I write these things to you who believe in the name of the Son of God so that you may know that you have eternal life. 1 John 5:13

For Starters...

...what you're thinking is "Oh no! They let her loose on the internet!"

- actually, it was my Dad.  He's been reading my writing and I think every time I write something new, he says something about starting a blog.  For a long time I fought him on it (mentally) saying to myself that I didn't know what to write, or I didn't have time to write, or I couldn't think of a title for my blog.  Mainly, I was intimidated.  Starting a blog is different from writing occasionally a note on facebook, set on private where nobody is even going to know you exist.  Writing a blog means people can see you.  And for someone who only writes what's on her heart, that means exposing my heart to be seen.  Scary stuff.

But I was writing today, and recognized something.  I say my entire life is lived so that others may see and glorify God, but I'm afraid of being seen?
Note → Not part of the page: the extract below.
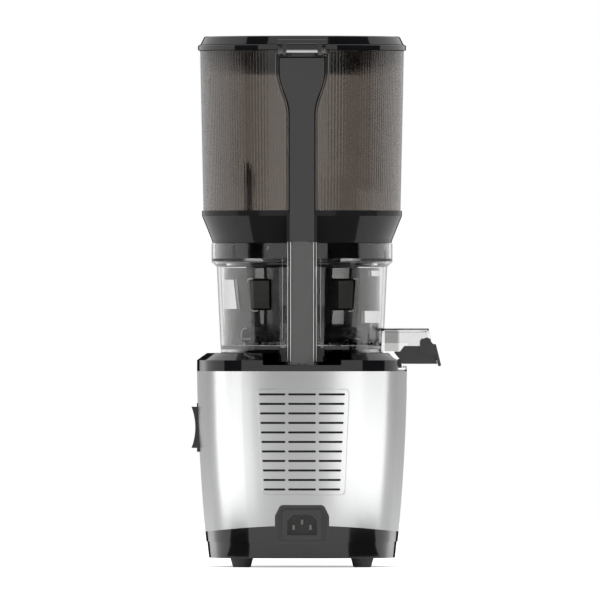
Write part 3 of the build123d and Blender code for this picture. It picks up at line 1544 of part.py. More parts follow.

I have a name for someone who says something and does something else.  It's a hypocrite.  I hate hypocrites.  And I'm the biggest hypocrite of them all sometimes.

Dealing with something else entirely, though, is dealing with the fear.  God has not given us a spirit of fear (2 Timothy 1:7), but I have been bowing to the Prince of Fear by ignoring what my Dad said.  And when I'm bowing to fear, I'm not glorifying God.  When I'm not glorifying God I'm not living what I say.  When I'm not living what I say, I'm doing what I hate.  Hypocrite.  In the immortal words of a widely recognized sage of our time: D'oh!


So here I am, loose on the internet.  Let's see how this project progresses.